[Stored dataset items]
· · ·

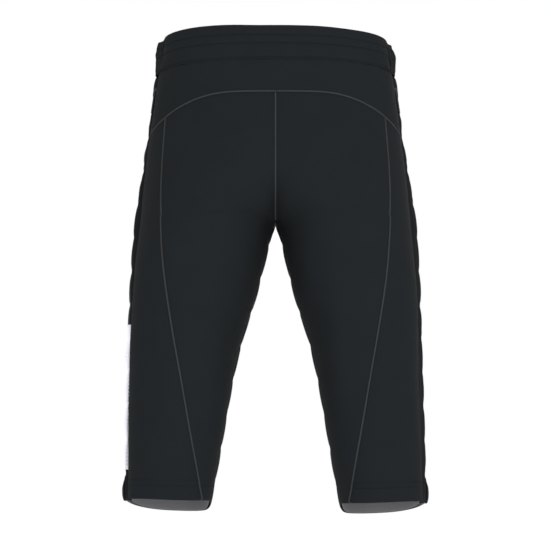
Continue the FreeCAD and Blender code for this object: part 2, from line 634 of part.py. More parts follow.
# Hang loop and blank label inside the middle of the back band
wall_y = at_level(BACK_DEPTH, -10.0) + BACK_FACING[0] - LOOP_OFF_FACING
outer_x = (LOOP_HALF, LOOP_HALF - LOOP_FLAT, LOOP_HALF - LOOP_FLAT - LOOP_SLOPE)
inner_x = (LOOP_HALF, outer_x[1] + LOOP_INNER_SHIFT, outer_x[2] + LOOP_INNER_SHIFT)
near_wall = [(outer_x[0], 0), (outer_x[1], 0), (outer_x[2], LOOP_DROP)]
near_hook = [(inner_x[0], LOOP_THICK), (inner_x[1], LOOP_THICK), (inner_x[2], LOOP_DROP + LOOP_THICK)]
corners = [(-x, y) for x, y in near_wall] + near_wall[::-1]
corners += near_hook + [(-x, y) for x, y in near_hook[::-1]]
outline = [V(x, wall_y - y, LOOP_LOW_Z) for x, y in corners]
middle["hang_loop"] = Part.Face(Part.makePolygon(outline + outline[:1])).extrude(V(0, 0, LOOP_WIDTH))
label_y = wall_y - LABEL_OFF_LOOP
middle["blank_label"] = block((-LABEL_HALF, LABEL_HALF), (label_y - LABEL_THICK, label_y), LABEL_Z)

# White stripe on the outside of the left front panel
middle["left_side_stripe"] = panel(zip_edge(STRIPE_FRONT_Y), zip_edge(-VALLEY - 0.4),
                                   just(STRIPE_Z[0]), just(STRIPE_Z[1]),
                                   lambda u, z: puff(u, z) + LAYER_GAP,
                                   lambda u, z: puff(u, z) + LAYER_GAP + STRIPE_THICKNESS,
                                   rows=10, columns=3)

# ---------------------------------------------------------------- output
nodes = dict(middle)
for name, shape in left.items():
    nodes["left_" + name] = shape
    nodes["right_" + name] = shape.mirror(V(0, 0, 0), V(1, 0, 0))

for name, shape in nodes.items():
    problems = [] if shape.isValid() else ["not valid"]
    problems += [] if all(s.isClosed() for s in shape.Shells) else ["open"]
    print(f"{name:26s} solids {len(shape.Solids):2d} volume {shape.Volume / 1000:8.2f} cm3", *problems)
    shape.exportStep(f"parts/{name}.step")

travel = math.degrees(math.asin((SLIDER_Z - ARC_Z) / ARC_RADIUS)
                      - math.asin((SLIDER_TRAVEL_END_Z - ARC_Z) / ARC_RADIUS))
pivot = arc_point(SLIDER_Z, mid + PIN_HEIGHT)
print(f"{len(nodes)} nodes; slider turns {travel:.4f} deg about x {ARC_X:.3f} z {ARC_Z:.3f}")
print(f"pull pivot x {pivot.x:.4f} z {pivot.z:.4f}")
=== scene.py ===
import math

import bmesh
import bpy
import numpy as np
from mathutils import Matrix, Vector
from mathutils.bvhtree import BVHTree


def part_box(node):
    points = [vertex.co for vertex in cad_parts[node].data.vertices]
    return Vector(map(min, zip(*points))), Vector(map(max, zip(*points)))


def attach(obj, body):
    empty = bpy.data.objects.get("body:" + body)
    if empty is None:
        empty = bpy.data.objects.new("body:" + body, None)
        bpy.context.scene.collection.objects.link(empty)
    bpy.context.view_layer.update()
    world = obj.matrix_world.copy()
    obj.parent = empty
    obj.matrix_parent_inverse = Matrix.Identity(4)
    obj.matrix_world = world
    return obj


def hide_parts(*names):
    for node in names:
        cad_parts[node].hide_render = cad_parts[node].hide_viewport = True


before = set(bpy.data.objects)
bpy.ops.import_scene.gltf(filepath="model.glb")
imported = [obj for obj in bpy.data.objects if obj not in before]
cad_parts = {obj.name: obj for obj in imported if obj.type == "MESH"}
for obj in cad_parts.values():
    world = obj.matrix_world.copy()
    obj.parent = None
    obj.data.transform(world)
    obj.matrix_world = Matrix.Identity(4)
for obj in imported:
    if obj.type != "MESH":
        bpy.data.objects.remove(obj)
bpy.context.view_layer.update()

# Shapes are worked out in millimetres in the frame of the CAD, and made in metres.
MM = 0.001
GARMENT = "garment"
SIDES = (("left", 1), ("right", -1))
MIRROR = np.array([-1.0, 1.0, 1.0])
ROUNDS = 14                     # enough for u and z that depend on each other to settle

# ---------------------------------------------------------------- camera
CAMERA_PLACE = (0.0, 2.7, -0.600)
CAMERA_PITCH = 6.40
CAMERA_LENS = 140.8
SENSOR = 36.0

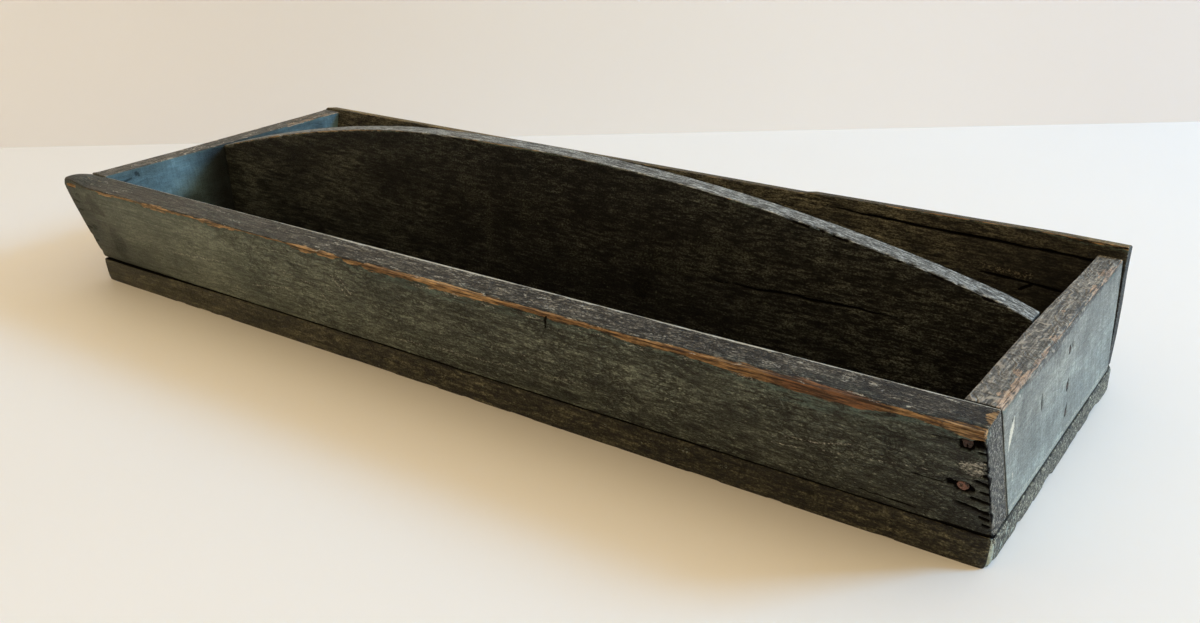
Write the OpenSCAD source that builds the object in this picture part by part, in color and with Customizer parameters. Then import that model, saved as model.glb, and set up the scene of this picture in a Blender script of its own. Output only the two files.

· · ·

* [WHAT TO PRODUCE] Repeat exactly the lines from the one containing "travel = math.degrees(math.asin((SLIDER_Z" through the one containing "points = [vertex.co", both included, and nothing else.

* [SOLUTION TO THIS TASK]
travel = math.degrees(math.asin((SLIDER_Z - ARC_Z) / ARC_RADIUS)
                      - math.asin((SLIDER_TRAVEL_END_Z - ARC_Z) / ARC_RADIUS))
pivot = arc_point(SLIDER_Z, mid + PIN_HEIGHT)
print(f"{len(nodes)} nodes; slider turns {travel:.4f} deg about x {ARC_X:.3f} z {ARC_Z:.3f}")
print(f"pull pivot x {pivot.x:.4f} z {pivot.z:.4f}")
=== scene.py ===
import math

import bmesh
import bpy
import numpy as np
from mathutils import Matrix, Vector
from mathutils.bvhtree import BVHTree


def part_box(node):
    points = [vertex.co for vertex in cad_parts[node].data.vertices]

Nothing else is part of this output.